The request>
Restate the complete material exactly.

JSON records of objects:
■ ■ ■ ■ ■ ■ ■

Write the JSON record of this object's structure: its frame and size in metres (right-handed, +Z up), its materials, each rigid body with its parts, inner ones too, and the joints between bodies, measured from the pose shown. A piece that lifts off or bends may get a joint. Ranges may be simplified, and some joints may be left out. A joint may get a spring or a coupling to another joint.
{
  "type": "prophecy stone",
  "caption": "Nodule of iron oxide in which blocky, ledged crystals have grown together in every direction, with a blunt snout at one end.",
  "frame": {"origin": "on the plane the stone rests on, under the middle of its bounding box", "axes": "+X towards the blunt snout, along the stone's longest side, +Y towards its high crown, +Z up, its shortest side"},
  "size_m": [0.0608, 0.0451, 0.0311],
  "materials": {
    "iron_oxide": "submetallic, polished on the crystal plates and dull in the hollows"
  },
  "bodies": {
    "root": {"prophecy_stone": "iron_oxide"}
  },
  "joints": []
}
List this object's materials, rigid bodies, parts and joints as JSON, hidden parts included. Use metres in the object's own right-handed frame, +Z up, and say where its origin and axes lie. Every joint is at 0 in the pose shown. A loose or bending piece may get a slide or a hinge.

■ ■ ■ ■ ■ ■ ■

Solved exercise>
Write the JSON record of this object's structure: its frame and size in metres (right-handed, +Z up), its materials, each rigid body with its parts, inner ones too, and the joints between bodies, measured from the pose shown. A piece that lifts off or bends may get a joint. Ranges may be simplified, and some joints may be left out. A joint may get a spring or a coupling to another joint.
{
  "type": "prophecy stone",
  "caption": "Nodule of iron oxide in which blocky, ledged crystals have grown together in every direction, with a blunt snout at one end.",
  "frame": {"origin": "on the plane the stone rests on, under the middle of its bounding box", "axes": "+X towards the blunt snout, along the stone's longest side, +Y towards its high crown, +Z up, its shortest side"},
  "size_m": [0.0608, 0.0451, 0.0311],
  "materials": {
    "iron_oxide": "submetallic, polished on the crystal plates and dull in the hollows"
  },
  "bodies": {
    "root": {"prophecy_stone": "iron_oxide"}
  },
  "joints": []
}
List this object's materials, rigid bodies, parts and joints as JSON, hidden parts included. Use metres in the object's own right-handed frame, +Z up, and say where its origin and axes lie. Every joint is at 0 in the pose shown. A loose or bending piece may get a slide or a hinge.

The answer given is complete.